Hoy en día, animamos a nuestra juventud a salir fuera, a que exploren otros caminos, a que se formen en otros entornos, a que experimenten otras culturas, otras escalas, otras maneras de entender la vida. Pero parece que se nos olvida recordarles que tienen que volver, que su sitio, su hogar, su red de protección está aquí con los suyos.

Es cierto que la tecnología acerca al distante y parece que está aquí contigo cuando hablas, pero eso solo soluciona la inmediatez de la angustia, de la separación, de la duda, de la alegría. La cuestión es que cuando surja el dolor no estaremos al lado para sostenerlos y cuando se festeje el logro, no podemos abrazarlo para compartir la alegría.
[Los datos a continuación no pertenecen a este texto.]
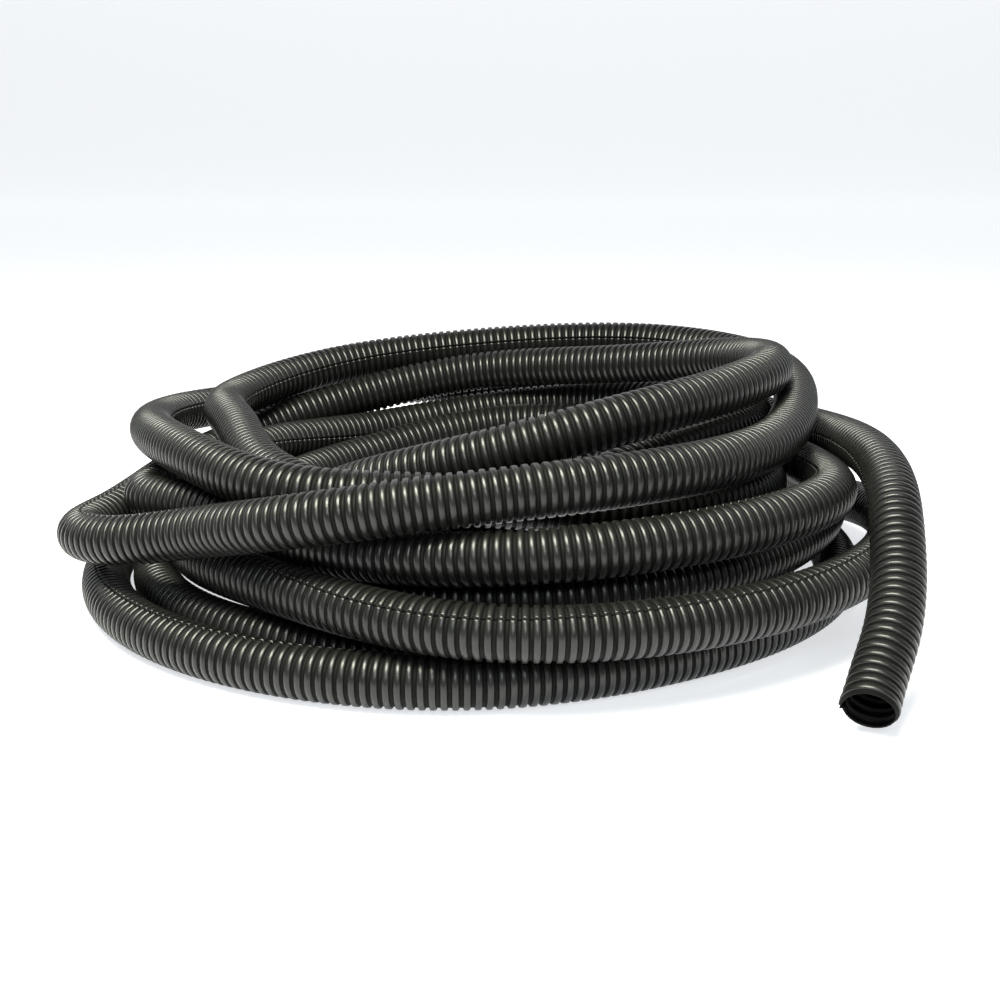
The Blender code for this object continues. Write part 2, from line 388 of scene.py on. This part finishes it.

Nos estamos conformando en que vuelvan por Navidad, en fechas concretas, pero los estamos perdiendo. La experiencia de la migración interna nos ha hecho ver que se dejaban atrás, en los pueblos y ciudades, a los padres y madres, hermanos/as, amigos/as, se salía en busca de un bienestar y futuro mejor con la promesa de volver con riqueza para hacer del lugar de partida un sitio nuevo. La realidad es que se volvía en vacaciones y a funerales. Una vez rehecha la vida en un nuevo destino, el lugar de partida quedaba como un melancólico recuerdo, nada más. Nunca se les ha pasado la nostalgia, siempre han sentido la necesidad de volver, pero ya era demasiado tarde.

Está bien, muy bien, que nuestra juventud salga, viaje, se forme, coja experiencia lejos del hogar, pero nos equivocamos si no facilitamos su retorno. Primero por ellos/ellas, porque se quedarán sin la mayor red de protección que ya tienen, lo segundo por nosotros/as que nos veremos solos/solas, y lo tercero por nuestra propia sociedad que pierde su mayor valor de futuro.

Pero para que vuelvan, como sociedad les tenemos que facilitar la vuelta, les tenemos que ofrecer puestos de trabajo atractivos, y hay que facilitarles el acceso a una vivienda digna que puedan asumir su coste. Son estas dos cosas básicas las que a la juventud le posibilita su independencia, porque sin ellas, no solo no volverán los/las que se han ido, sino que cada vez se irán más.